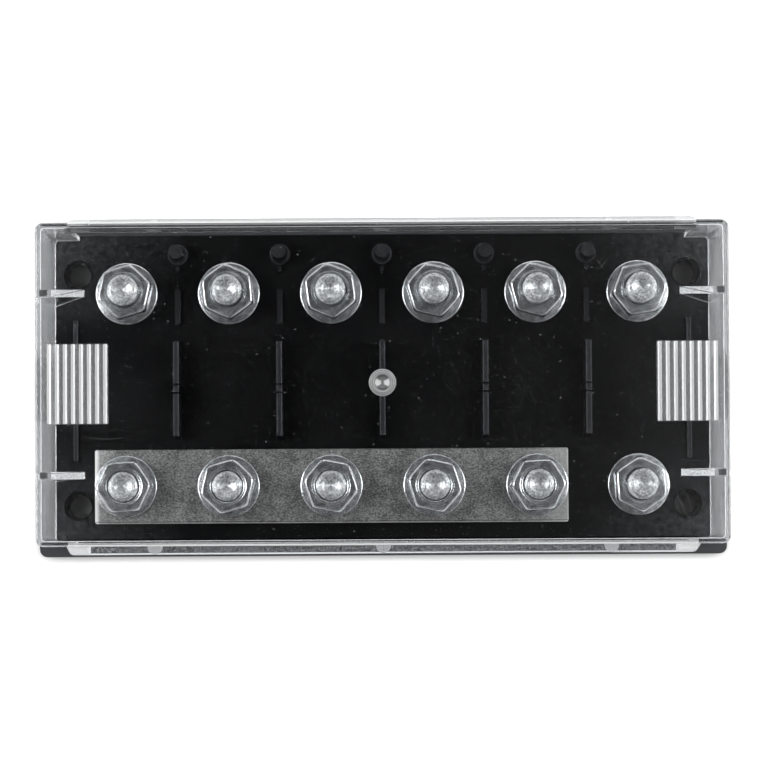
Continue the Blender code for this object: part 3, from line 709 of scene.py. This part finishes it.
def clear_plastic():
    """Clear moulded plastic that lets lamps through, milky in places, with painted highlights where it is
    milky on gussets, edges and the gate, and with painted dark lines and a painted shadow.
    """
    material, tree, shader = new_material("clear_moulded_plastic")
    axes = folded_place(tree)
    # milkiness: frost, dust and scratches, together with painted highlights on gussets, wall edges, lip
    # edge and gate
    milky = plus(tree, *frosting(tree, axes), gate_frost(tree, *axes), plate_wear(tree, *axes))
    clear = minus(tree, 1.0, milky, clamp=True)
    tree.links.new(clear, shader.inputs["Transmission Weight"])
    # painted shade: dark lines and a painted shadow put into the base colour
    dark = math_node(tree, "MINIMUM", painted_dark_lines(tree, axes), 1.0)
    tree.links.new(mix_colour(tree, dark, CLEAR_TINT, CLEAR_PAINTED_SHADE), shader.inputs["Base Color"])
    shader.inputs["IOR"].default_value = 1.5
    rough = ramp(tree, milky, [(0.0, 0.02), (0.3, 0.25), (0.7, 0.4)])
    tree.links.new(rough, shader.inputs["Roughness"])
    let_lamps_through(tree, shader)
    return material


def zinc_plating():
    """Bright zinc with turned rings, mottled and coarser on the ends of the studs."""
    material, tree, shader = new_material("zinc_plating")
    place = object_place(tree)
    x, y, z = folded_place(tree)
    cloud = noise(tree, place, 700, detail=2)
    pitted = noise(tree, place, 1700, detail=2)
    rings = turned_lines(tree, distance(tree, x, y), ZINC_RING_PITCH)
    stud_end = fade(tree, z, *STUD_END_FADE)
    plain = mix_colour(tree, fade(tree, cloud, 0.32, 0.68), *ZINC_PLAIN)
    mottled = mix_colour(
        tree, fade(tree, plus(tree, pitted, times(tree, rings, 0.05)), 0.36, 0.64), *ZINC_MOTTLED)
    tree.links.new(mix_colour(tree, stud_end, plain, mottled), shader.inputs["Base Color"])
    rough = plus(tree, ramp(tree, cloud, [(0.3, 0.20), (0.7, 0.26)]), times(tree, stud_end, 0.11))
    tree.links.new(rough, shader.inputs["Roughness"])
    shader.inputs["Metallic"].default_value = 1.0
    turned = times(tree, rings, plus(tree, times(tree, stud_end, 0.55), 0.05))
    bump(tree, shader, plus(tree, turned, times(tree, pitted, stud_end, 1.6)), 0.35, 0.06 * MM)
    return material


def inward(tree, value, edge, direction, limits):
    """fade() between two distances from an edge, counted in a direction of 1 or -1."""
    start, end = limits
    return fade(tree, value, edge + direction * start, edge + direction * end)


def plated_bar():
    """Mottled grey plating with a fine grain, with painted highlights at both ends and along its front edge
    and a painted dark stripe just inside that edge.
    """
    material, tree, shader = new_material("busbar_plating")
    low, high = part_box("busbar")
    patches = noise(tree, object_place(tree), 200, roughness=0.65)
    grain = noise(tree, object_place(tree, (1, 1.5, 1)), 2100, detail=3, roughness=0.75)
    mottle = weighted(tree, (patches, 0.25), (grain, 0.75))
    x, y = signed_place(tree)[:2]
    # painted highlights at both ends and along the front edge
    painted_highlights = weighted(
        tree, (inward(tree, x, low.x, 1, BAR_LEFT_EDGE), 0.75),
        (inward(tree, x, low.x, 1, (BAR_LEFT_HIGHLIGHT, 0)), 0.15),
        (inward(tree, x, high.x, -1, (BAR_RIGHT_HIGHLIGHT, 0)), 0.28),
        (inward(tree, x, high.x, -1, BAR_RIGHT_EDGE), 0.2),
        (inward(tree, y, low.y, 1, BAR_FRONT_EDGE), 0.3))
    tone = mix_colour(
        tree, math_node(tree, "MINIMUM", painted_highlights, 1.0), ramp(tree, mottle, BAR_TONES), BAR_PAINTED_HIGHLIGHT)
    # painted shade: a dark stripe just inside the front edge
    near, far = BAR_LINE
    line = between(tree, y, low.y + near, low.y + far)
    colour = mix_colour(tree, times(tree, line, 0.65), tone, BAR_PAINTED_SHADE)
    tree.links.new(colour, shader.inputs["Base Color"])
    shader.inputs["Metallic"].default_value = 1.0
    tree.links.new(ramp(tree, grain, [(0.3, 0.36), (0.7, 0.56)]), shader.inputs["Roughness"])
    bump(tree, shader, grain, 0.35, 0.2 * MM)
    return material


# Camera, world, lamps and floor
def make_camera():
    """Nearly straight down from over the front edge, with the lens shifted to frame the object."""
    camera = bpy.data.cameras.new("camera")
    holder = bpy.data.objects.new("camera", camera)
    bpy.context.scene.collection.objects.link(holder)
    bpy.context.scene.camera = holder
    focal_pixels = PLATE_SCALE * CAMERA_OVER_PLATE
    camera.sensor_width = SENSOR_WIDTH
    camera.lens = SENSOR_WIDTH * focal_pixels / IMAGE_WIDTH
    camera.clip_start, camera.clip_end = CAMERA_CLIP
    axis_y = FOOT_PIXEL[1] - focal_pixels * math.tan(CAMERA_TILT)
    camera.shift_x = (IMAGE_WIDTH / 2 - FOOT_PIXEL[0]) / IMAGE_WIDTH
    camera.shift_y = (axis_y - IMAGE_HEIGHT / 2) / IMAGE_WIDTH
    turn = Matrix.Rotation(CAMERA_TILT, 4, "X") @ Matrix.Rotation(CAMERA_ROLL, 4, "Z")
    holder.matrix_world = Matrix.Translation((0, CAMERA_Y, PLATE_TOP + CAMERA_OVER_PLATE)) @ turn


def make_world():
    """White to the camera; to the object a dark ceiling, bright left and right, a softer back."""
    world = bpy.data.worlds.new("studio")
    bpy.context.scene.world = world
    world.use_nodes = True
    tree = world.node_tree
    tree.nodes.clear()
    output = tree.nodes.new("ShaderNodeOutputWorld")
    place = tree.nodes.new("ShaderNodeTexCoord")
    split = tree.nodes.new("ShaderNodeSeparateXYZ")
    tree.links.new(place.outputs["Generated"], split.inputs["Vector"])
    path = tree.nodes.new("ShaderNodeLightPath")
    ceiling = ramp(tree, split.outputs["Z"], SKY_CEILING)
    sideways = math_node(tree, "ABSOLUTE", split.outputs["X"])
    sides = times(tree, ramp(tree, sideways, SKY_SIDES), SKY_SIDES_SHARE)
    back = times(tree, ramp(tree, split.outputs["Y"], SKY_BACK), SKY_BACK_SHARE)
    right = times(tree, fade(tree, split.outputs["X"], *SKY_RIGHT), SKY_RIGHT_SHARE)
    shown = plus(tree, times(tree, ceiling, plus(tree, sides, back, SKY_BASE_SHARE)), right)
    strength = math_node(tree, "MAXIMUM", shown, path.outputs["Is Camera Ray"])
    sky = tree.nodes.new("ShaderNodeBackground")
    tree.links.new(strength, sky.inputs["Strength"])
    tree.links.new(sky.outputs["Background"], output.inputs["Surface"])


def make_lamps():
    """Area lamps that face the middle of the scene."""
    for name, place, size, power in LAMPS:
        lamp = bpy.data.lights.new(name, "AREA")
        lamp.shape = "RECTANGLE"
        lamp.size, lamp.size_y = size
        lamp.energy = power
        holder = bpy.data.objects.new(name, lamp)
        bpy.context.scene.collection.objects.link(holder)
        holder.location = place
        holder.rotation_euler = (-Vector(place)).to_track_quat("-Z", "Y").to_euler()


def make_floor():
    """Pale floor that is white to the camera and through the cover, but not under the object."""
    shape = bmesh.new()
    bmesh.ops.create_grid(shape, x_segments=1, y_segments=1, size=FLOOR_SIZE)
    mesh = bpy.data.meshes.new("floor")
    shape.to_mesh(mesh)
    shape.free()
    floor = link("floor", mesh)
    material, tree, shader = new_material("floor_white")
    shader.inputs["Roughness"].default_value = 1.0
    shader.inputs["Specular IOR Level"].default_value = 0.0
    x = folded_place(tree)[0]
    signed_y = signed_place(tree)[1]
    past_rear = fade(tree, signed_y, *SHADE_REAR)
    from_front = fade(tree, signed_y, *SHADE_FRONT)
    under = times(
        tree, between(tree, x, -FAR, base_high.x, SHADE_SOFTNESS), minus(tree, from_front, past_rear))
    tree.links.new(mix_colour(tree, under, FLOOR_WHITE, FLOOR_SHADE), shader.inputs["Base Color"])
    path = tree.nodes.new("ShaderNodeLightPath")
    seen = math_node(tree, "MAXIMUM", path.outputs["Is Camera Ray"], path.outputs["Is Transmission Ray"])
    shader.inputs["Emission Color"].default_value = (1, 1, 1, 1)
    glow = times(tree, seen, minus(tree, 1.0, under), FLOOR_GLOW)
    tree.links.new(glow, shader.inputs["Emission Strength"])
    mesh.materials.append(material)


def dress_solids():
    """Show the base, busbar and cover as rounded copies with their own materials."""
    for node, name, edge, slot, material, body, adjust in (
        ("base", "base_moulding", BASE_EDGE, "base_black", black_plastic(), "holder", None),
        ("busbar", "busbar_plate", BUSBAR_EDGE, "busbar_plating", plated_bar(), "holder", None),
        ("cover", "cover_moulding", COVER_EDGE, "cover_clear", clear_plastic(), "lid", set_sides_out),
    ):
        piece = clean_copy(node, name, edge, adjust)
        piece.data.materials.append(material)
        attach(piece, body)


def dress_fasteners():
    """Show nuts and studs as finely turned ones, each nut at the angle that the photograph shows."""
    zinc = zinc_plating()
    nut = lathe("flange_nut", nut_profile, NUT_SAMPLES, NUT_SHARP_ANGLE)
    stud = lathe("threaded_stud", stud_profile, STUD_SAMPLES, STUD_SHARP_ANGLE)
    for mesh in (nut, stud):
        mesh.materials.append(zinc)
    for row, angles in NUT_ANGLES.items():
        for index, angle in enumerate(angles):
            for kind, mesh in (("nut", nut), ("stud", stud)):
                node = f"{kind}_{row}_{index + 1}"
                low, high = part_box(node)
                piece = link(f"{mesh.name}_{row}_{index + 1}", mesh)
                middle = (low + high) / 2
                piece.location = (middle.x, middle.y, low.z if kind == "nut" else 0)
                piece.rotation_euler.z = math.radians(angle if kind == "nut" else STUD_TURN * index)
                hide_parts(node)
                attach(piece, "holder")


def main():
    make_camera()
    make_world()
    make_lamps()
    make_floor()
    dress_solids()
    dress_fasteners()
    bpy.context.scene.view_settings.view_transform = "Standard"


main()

[What you are asked to do]
Repeat only what runs from the line holding "hide_parts(node)" to the end of the data, keeping every line exactly as written, first and last included.

[Exercise answer]
                hide_parts(node)
                attach(piece, "holder")


def main():
    make_camera()
    make_world()
    make_lamps()
    make_floor()
    dress_solids()
    dress_fasteners()
    bpy.context.scene.view_settings.view_transform = "Standard"


main()